See? You should have charged extra to cover the gloves.

I'm amazed at all the costs a company incurs in order to operate a business. It seems like everyone's got a hand in your pockets. Fees, taxes, expenses, etc., etc., etc....


----------



## Shoot'N'Plumber (Apr 27, 2013)

At my last shop we did a bunch of work for property management companies. One in particular really took the cake when it came to just having us out the first time and do it right instead of having one of the agents husband (a sunline bus driver) try his hand at minor repairs to only cause a bigger issue. Anyway, he would always try the liquid crap on tubs kitchen and lav backups, then call is when it wouldn't work. We eventually we just raised our normal rate by $20 a call, but we used our cables so much that the stuff never really had time to sit and rust.


----------



## MACPLUMB777 (Jun 18, 2008)

Shoot'N'Plumber said:


> At my last shop we did a bunch of work for property management companies. One in particular really took the cake when it came to just having us out the first time and do it right instead of having one of the agents husband (a sunline bus driver) try his hand at minor repairs to only cause a bigger issue. Anyway, he would always try the liquid crap on tubs kitchen and lav backups, then call is when it wouldn't work. We eventually we just raised our normal rate by $20 a call, but we used our cables so much that the stuff never really had time to sit and rust.

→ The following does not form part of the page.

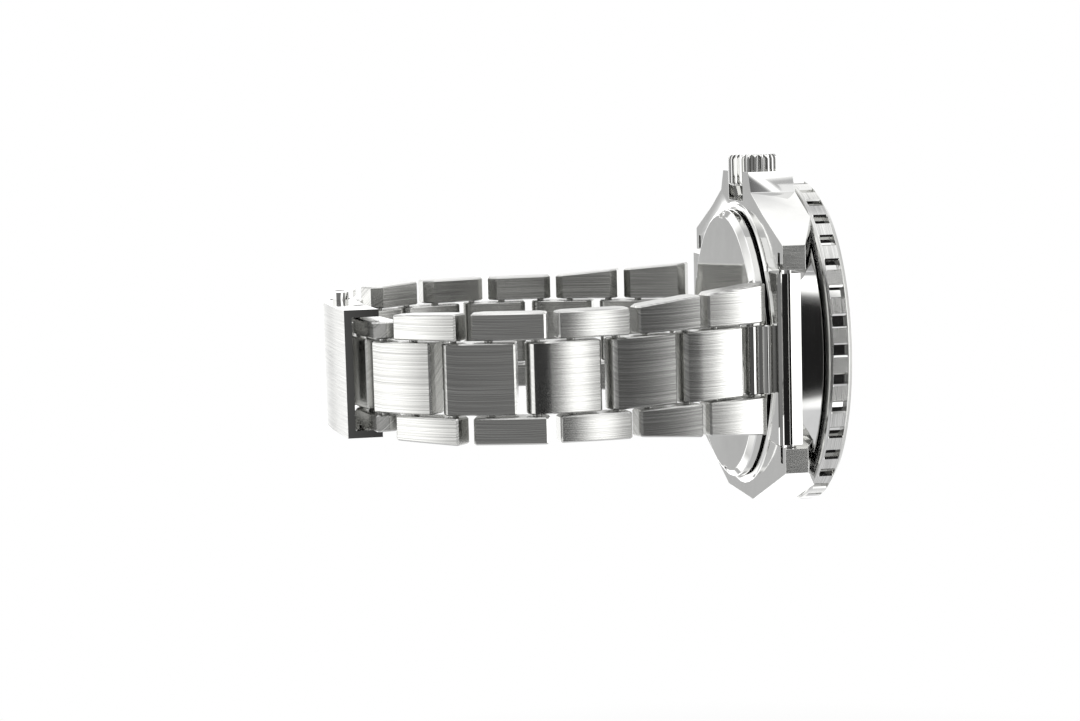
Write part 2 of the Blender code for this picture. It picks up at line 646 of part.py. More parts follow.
def build_clasp(watch):
    """Curved cover on the last link, two folding blades, their pins and the two buttons."""
    hinge_y, hinge_z = chain_end(HEADINGS_12)
    far_y, far_z = chain_end(HEADINGS_6)
    far_y = -far_y
    near_end = hinge_y + COVER_OVERHANG
    far_end = far_y + CENTRE_TAIL + LINK_THICKNESS / 2
    middle = (near_end + far_end) / 2
    reach = (near_end - far_end) / 2
    bend = (reach * reach + COVER_SAG * COVER_SAG) / (2 * COVER_SAG)
    deepest = hinge_z - LINK_THICKNESS / 2 - COVER_ROOM - COVER_WALL

    def under(y, height):
        """Height above the cover's outer face, at a place along the clasp."""
        return deepest + bend - math.sqrt(bend * bend - (y - middle) ** 2) + height

    def strip(first, last, low, high, steps=8):
        """Outline of a curved strip that follows the cover between two heights."""
        places = [first + (last - first) * i / steps for i in range(steps + 1)]
        lower = [(y, under(y, low)) for y in places]
        return lower + [(y, under(y, high)) for y in reversed(places)]

    half = COVER_WIDTH / 2
    cover_axis = empty("axis_clasp_cover", watch, (0, hinge_y, hinge_z))
    cover_pose = empty("clasp_frame", cover_axis, (0, -hinge_y, -hinge_z))
    cover = prism("clasp_cover", strip(far_end, near_end, 0, COVER_DEPTH), -half, half,
                  BRUSHED, cover_pose)
    hollow = prism("cover_hollow", strip(far_end - 2, near_end + 2, COVER_WALL, COVER_DEPTH + 4),
                   COVER_WALL - half, half - COVER_WALL, BRUSHED, cover_pose)
    use(cover, hollow)

    fold_y = hinge_y - 6.0
    fold_z = under(fold_y, COVER_WALL + GAP + KNUCKLE_RADIUS)
    root_y = far_end + 2.8
    root_z = under(root_y, COVER_WALL + GAP + KNUCKLE_RADIUS)
    pin_reach = half - 0.3
    use(cover, rods("cover_pin_holes", BORE_RADIUS, [
        (-half - 1, half + 1, hinge_y, hinge_z), (-half - 1, half + 1, root_y, root_z)],
        BRUSHED, cover_pose))
    rods("clasp_spring_bar_12", PIN_RADIUS, [(-pin_reach, pin_reach, hinge_y, hinge_z)],
         POLISHED, cover_pose)
    rods("blade_pin_cover", PIN_RADIUS, [(-pin_reach, pin_reach, root_y, root_z)],
         POLISHED, cover_pose)

    button_y = middle
    button_z = under(middle, COVER_WALL + GAP / 2 + BUTTON_RADIUS + GAP)
    use(cover, rods("button_holes", BUTTON_RADIUS + GAP,
                    [(-half - 1, half + 1, button_y, button_z)], BRUSHED, cover_pose))
    collar = half - COVER_WALL - GAP
    for side, name in ((1, "push_button_3"), (-1, "push_button_9")):
        outer = side * (half + BUTTON_PROUD)
        low, high = sorted((side * (collar - BUTTON_COLLAR / 2), outer))
        button = rods(name, BUTTON_RADIUS, [(low, high, button_y, button_z)], POLISHED,
                      cover_pose)
        low, high = sorted((side * (collar - BUTTON_COLLAR), side * collar))
        use(button, rods("button_collar", BUTTON_RADIUS + 0.4,
                         [(low, high, button_y, button_z)], POLISHED, cover_pose), "UNION")

    root_axis = empty("axis_blade_outer", cover_pose, (0, root_y, root_z))
    root_pose = empty("blade_outer_frame", root_axis, (0, -root_y, -root_z))
    blade = BLADE_WIDTH / 2
    low = COVER_WALL + GAP
    outer = prism("clasp_blade_outer", strip(root_y, fold_y, low, low + BLADE_THICKNESS),
                  -blade, blade, BRUSHED, root_pose)
    lip = 0.05
    knuckle_end = blade + lip
    use(outer, rods("outer_knuckles", KNUCKLE_RADIUS,
                    [(-knuckle_end, knuckle_end, root_y, root_z)],
                    BRUSHED, root_pose, sides=16), "UNION")
    tongue = blade / 2
    ear = tongue + GAP
    ears = [(-knuckle_end, -ear, fold_y, fold_z), (ear, knuckle_end, fold_y, fold_z)]
    use(outer, boxes("tongue_room", [((2 * (ear + lip), 4.2, 4.2),
                                      Matrix.Translation((0, fold_y, fold_z)))],
                     BRUSHED, root_pose))
    use(outer, rods("fold_ears", KNUCKLE_RADIUS, ears, BRUSHED, root_pose, sides=16), "UNION")
    use(outer, rods("outer_bores", BORE_RADIUS, [
        (-half, half, root_y, root_z), (-half, half, fold_y, fold_z)], BRUSHED, root_pose))
    rods("blade_pin_fold", PIN_RADIUS, [(0.2 - blade, blade - 0.2, fold_y, fold_z)],
         POLISHED, root_pose)

    fold_axis = empty("axis_blade_inner", root_pose, (0, fold_y, fold_z))
    fold_pose = empty("blade_inner_frame", fold_axis, (0, -fold_y, -fold_z))
    rise = BLADE_THICKNESS + 0.35
    start = low + rise
    clear_z = root_z + KNUCKLE_RADIUS + GAP
    tail_edge = far_y + LINK_THICKNESS / 2 + GAP + 0.5
    lower = [
        (fold_y - 0.4, under(fold_y, start)),
        (root_y + 8.5, under(root_y + 8.5, start)),
        (root_y + 2.6, clear_z - 0.1),
        (root_y, clear_z),
        (tail_edge, max(clear_z, far_z - BLADE_THICKNESS)),
    ]
    profile = lower + [(y, z + BLADE_THICKNESS) for y, z in reversed(lower)]
    fork = CENTRE_WIDTH / 2 + GAP + 0.15
    edge = fork + FORK_WALL + lip
    inner = prism("clasp_blade_inner", profile, -edge, edge, BRUSHED, fold_pose)
    waist = root_y + 4.0
    narrow = [
        ((edge, 40, 20), Matrix.Translation((side * (tongue + edge / 2), waist + 20, fold_z)))
        for side in (1, -1)
    ]
    use(inner, boxes("blade_waist", narrow, BRUSHED, fold_pose))
    tongue -= lip
    use(inner, rods("fold_tongue", KNUCKLE_RADIUS, [(-tongue, tongue, fold_y, fold_z)],
                    BRUSHED, fold_pose, sides=16), "UNION")
    arm = arc(1.0, 90, 270, 8, (far_y, far_z))
    arm += [(tail_edge + 1.4, lower[-1][1] + 0.05), (tail_edge + 1.4, lower[-1][1] + 0.95)]
    for side in (1, -1):
        first, second = sorted((side * fork, side * (fork + FORK_WALL)))
        use(inner, prism("fork_arm", arm, first, second, BRUSHED, fold_pose), "UNION")
    use(inner, rods("inner_bores", BORE_RADIUS, [(-half, half, fold_y, fold_z)],
                    BRUSHED, fold_pose))
    use(inner, rods("fork_holes", 0.6, [(-half, half, far_y, far_z)], BRUSHED, fold_pose,
                    sides=10))


# ---------------------------------------------------------------- assembly

def build_watch():
    """Whole watch: head, crown, both sides of the bracelet and the clasp."""
    watch = empty("watch", None, (0, 0, 0), (math.pi, -math.pi / 2, 0))
    build_case(watch)
    build_bezel(watch)
    build_dial_side(watch)
    build_movement(watch)
    build_crown(watch)
    for name, headings, turn in (("12", HEADINGS_12, 0.0), ("6", HEADINGS_6, math.pi)):
        side = empty("side_" + name, watch, (0, 0, 0), (0, 0, turn))
        build_end_link(side, name)
        last = build_chain(side, name, headings)
        if name == "6":
            reach = CENTRE_WIDTH / 2 + 0.1
            rods("clasp_spring_bar_6", PIN_RADIUS, [(-reach, reach, 0, -LINK_PITCH)],
                 POLISHED, last)
    build_clasp(watch)


build_watch()
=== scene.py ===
import json
import math

import bmesh
import bpy
import numpy as np
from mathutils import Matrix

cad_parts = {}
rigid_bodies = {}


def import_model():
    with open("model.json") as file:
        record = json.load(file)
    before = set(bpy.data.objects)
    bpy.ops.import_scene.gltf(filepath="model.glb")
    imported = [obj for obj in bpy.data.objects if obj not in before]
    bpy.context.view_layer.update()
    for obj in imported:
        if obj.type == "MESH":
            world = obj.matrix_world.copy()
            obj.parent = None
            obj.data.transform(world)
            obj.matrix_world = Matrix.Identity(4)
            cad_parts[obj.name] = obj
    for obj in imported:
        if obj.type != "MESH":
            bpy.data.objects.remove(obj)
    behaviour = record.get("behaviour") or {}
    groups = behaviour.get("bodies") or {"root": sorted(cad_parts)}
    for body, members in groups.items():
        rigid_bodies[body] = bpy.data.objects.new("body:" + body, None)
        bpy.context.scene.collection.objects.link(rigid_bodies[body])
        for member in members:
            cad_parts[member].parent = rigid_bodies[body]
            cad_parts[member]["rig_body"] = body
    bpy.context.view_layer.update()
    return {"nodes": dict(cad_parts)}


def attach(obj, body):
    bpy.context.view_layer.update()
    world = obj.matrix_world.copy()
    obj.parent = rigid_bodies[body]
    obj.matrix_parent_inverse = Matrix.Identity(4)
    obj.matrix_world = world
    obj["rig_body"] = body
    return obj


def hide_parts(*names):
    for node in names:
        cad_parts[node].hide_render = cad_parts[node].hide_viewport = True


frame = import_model()


# ---- Bracelet links ----
# Each link is an outer pair on its pressed cross pins with a centre link between. All are solid
# 316L stainless steel, milled, brushed along the bracelet on a belt, with every edge broken after.

MM = 0.001


def linear(code):
    """Linear colour with alpha of an sRGB hex code."""
    parts = [int(code[i:i + 2], 16) / 255 for i in (0, 2, 4)]
    return [p / 12.92 if p <= 0.04045 else ((p + 0.055) / 1.055) ** 2.4 for p in parts] + [1.0]


def add(made, kind, settings=None, **feeds):
    """Adds a node with its settings. A feed is named after an input, or n and its number, and is a
    value for that input or a pair, node and output, that is linked to it."""
    tree = made.node_tree
    node = tree.nodes.new(kind)
    for key, value in (settings or {}).items():
        setattr(node, key, value)
    for key, value in feeds.items():
        key = int(key[1:]) if key[0] == "n" and key[1:].isdigit() else key.replace("_", " ")
        if isinstance(value, tuple) and hasattr(value[0], "outputs"):
            tree.links.new(value[0].outputs[value[1]], node.inputs[key])
        else:
            node.inputs[key].default_value = value
    return node


def finished(name, marks_of, light, dark, smooth, coarse, relief, metallic):
    """Material whose colour, roughness and fine relief all follow one noise. marks_of adds that
    noise to the new material and returns it; the middle two fifths of it carry the contrast."""
    made = bpy.data.materials.new(name)
    made.use_nodes = True
    shader = made.node_tree.nodes["Principled BSDF"]
    marks = marks_of(made)
    tone = add(made, "ShaderNodeValToRGB", None, Fac=(marks, 0))
    for stop, place, code in zip(tone.color_ramp.elements, (0.3, 0.7), (dark, light)):
        stop.position = place
        stop.color = linear(code)
    rough = add(made, "ShaderNodeMapRange", None, Value=(marks, 0), To_Min=smooth, To_Max=coarse)
    scratch = add(made, "ShaderNodeBump", None, Height=(marks, 0), Strength=relief,
                  Distance=0.02 * MM)
    for node, socket in ((tone, "Base Color"), (rough, "Roughness"), (scratch, "Normal")):
        made.node_tree.links.new(node.outputs[0], shader.inputs[socket])
    shader.inputs["Metallic"].default_value = metallic
    return made, shader


def brushed(name, long, fine, light, dark, smooth, coarse, relief, lay):
    """Steel brushed along the first coordinate of a piece's own grain map, which is in millimetres.
    A mark is drawn long by fine millimetres, and lay is how far it stretches a highlight."""
    def marks_of(made):
        grain = add(made, "ShaderNodeUVMap", {"uv_map": "grain"})
        drawn = add(made, "ShaderNodeMapping", None, Vector=(grain, "UV"),
                    Scale=(1 / long, 1 / fine, 1.0))
        return add(made, "ShaderNodeTexNoise", None, Vector=(drawn, 0), Scale=1.0, Detail=3.0,
                   Roughness=0.75)

    made, shader = finished(name, marks_of, light, dark, smooth, coarse, relief, 1.0)
    run = add(made, "ShaderNodeTangent", {"direction_type": "UV_MAP", "uv_map": "grain"})
    made.node_tree.links.new(run.outputs[0], shader.inputs["Tangent"])
    shader.inputs["Anisotropic"].default_value = lay
    shader.inputs["Anisotropic Rotation"].default_value = 0.25
    return made


# Belt marks give fine dark and light streaks, and pull each highlight out across the link. Real
# marks are about 0.03 mm wide. They are drawn 0.1 mm wide and 200/7 mm long, so that they show
steel_brushed = brushed("Stainless steel 316L, satin brushed along the bracelet", 200 / 7, 0.1,
                        "DEDEDB", "8E8E8C", 0.18, 0.26, 0.05, 0.9)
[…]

So you never had a problem with the cables getting brittle and snapping ?


----------



## Shoot'N'Plumber (Apr 27, 2013)

JERRYMAC said:


> So you never had a problem with the cables getting brittle and snapping ?


Well sure we did, but after like 3 years and hundreds of uses. Like I said even after clearing a k/s with draino in it, we always ran hot water after clearing and pulling out, then it was off to the next call or two calls later where we would use the same machine again on a k/s or lav that didn't have acids in it, and again, after clearing run hot water. We would also spray down our cables with a solution of acid neutralizer every few days though. So my theory was with
heavy repeated use I think that helps continually clean the cable . Now take me right now, for instance, Im now on my own as a one man shop, starting out, my drain call volume wasn't busy. my first machine I bought was a k-400 :laughing: I recall doing a few jobs with it early on where draino was used, I mean the water in the sink was thick like raw egg whites out of the shell. Now my next call would be like a week out and I noticed that after 3 weeks I needed to replace 3/8" cable before it did snap. So with that crap sitting on the cable for a frw days did rust the chit out of my cable. Now that I'm using 5/8" sectional it's easy to just clean/spray the sections I need to with an acid neutralizer, which no longer gives me rusty brittle cable, and I use it quite often. Plus with the sectional cable I'm paranoid about the coupling becoming brittle. 
Like anything, taking care of yur equipment will help make it last. But a good solution of acid neutralizer in a spray bottle goes a long way with cable maintenance.


----------



## Drain Pro (Nov 3, 2013)

Tub cables seem to get brittle. I get a year or more out of my sewer cables. My 3/4" cables are going on two years now.


----------



## SewerRatz (Apr 25, 2009)

I do test for acids, and I also put baking soda in the line to help neutralize the acid. Or if they used a caustic soda I add vinegar. 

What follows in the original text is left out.